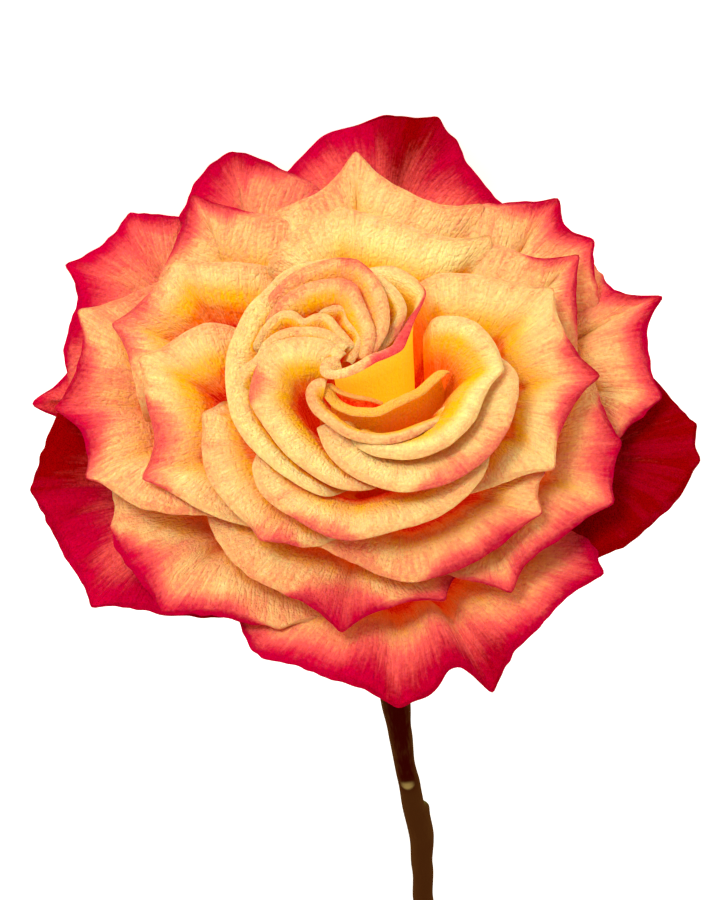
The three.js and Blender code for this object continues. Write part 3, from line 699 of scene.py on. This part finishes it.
def make_petal(name, shape, seed):
    """One petal as a thin sheet with attributes for its colour."""
    columns = petal_profiles(shape)
    last = len(columns) - 1
    roll_length = shape["roll"] * math.radians(along_margin(shape["roll_turn"], 1))
    sheet = bmesh.new()
    uv = sheet.loops.layers.uv.new("petal_mm")
    depth_share, flush, dark_red, painted_glow = (
        sheet.verts.layers.float.new(layer)
        for layer in ("depth_share", "flush", "dark_red", "painted_glow"))
    bmesh.ops.create_grid(sheet, x_segments=last, y_segments=UP, size=0.5)
    place = {vert: (round((vert.co.x + 0.5) * last), vert.co.y + 0.5) for vert in sheet.verts}
    for vert, (number, share_up) in place.items():
        column = columns[number]
        root, tip = column["controls"][0], column["controls"][-1]
        vert.co = living_point(column, share_up, shape, seed)
        below_roll = max(1 - share_up / ROLL_START, 0) * (tip - root).length * 1.15
        distance = below_roll + min((1 - share_up) / (1 - ROLL_START), 1) * roll_length
        below_gold = max(distance - shape["gold"], 0) / shape["orange"]
        vert[depth_share] = min(distance / shape["gold"], 1) + below_gold
        blushed = column["blush"] * band(distance, column["blush_reach"])
        vert[flush] = blushed + (shape["red"] - blushed) * band(distance, column["crimson"])
        vert[dark_red] = column["dark"]
        vert[painted_glow] = shape["glow"] * blend(1, 5, distance)
    for face in sheet.faces:
        for loop in face.loops:
            number, share_up = place[loop.vert]
            loop[uv].uv = (columns[number]["along"], share_up * 60)
    sheet.normal_update()
    upper = [face for face in sheet.faces if 0.6 < place[face.verts[0]][1] < 0.8]
    if sum(face.normal.z for face in upper) < 0:
        bmesh.ops.reverse_faces(sheet, faces=sheet.faces)
    piece = finish_piece(name, sheet, PETAL_THICKNESS)
    piece.modifiers["thickness"].material_offset = 1
    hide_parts("bloom")
    return piece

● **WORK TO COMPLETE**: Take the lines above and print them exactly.

● **SOLUTION FOR THIS EXERCISE**:
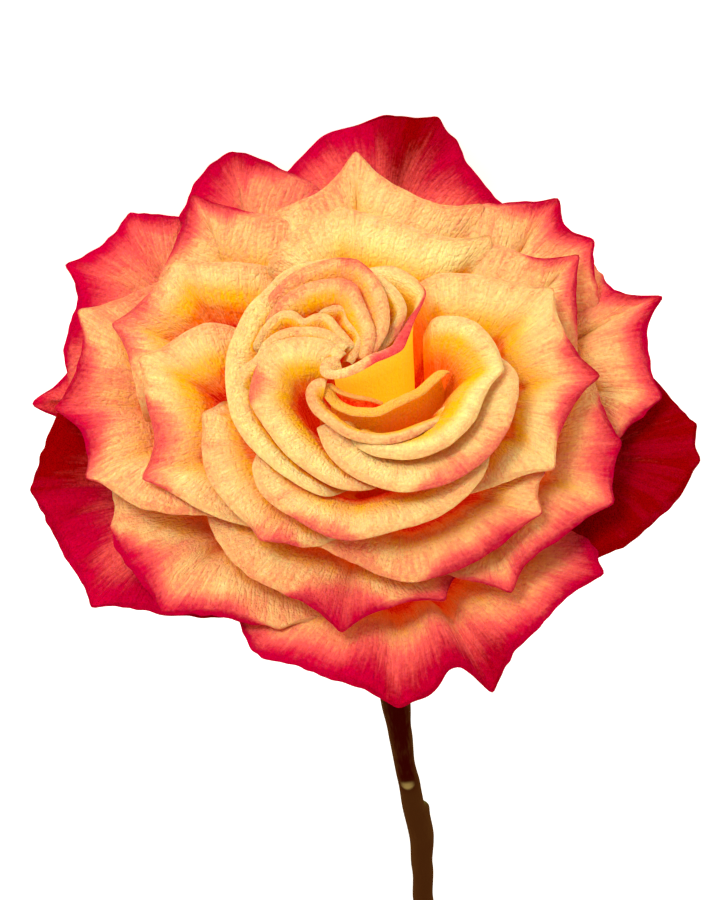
The three.js and Blender code for this object continues. Write part 3, from line 699 of scene.py on. This part finishes it.
def make_petal(name, shape, seed):
    """One petal as a thin sheet with attributes for its colour."""
    columns = petal_profiles(shape)
    last = len(columns) - 1
    roll_length = shape["roll"] * math.radians(along_margin(shape["roll_turn"], 1))
    sheet = bmesh.new()
    uv = sheet.loops.layers.uv.new("petal_mm")
    depth_share, flush, dark_red, painted_glow = (
        sheet.verts.layers.float.new(layer)
        for layer in ("depth_share", "flush", "dark_red", "painted_glow"))
    bmesh.ops.create_grid(sheet, x_segments=last, y_segments=UP, size=0.5)
    place = {vert: (round((vert.co.x + 0.5) * last), vert.co.y + 0.5) for vert in sheet.verts}
    for vert, (number, share_up) in place.items():
        column = columns[number]
        root, tip = column["controls"][0], column["controls"][-1]
        vert.co = living_point(column, share_up, shape, seed)
        below_roll = max(1 - share_up / ROLL_START, 0) * (tip - root).length * 1.15
        distance = below_roll + min((1 - share_up) / (1 - ROLL_START), 1) * roll_length
        below_gold = max(distance - shape["gold"], 0) / shape["orange"]
        vert[depth_share] = min(distance / shape["gold"], 1) + below_gold
        blushed = column["blush"] * band(distance, column["blush_reach"])
        vert[flush] = blushed + (shape["red"] - blushed) * band(distance, column["crimson"])
        vert[dark_red] = column["dark"]
        vert[painted_glow] = shape["glow"] * blend(1, 5, distance)
    for face in sheet.faces:
        for loop in face.loops:
            number, share_up = place[loop.vert]
            loop[uv].uv = (columns[number]["along"], share_up * 60)
    sheet.normal_update()
    upper = [face for face in sheet.faces if 0.6 < place[face.verts[0]][1] < 0.8]
    if sum(face.normal.z for face in upper) < 0:
        bmesh.ops.reverse_faces(sheet, faces=sheet.faces)
    piece = finish_piece(name, sheet, PETAL_THICKNESS)
    piece.modifiers["thickness"].material_offset = 1
    hide_parts("bloom")
    return piece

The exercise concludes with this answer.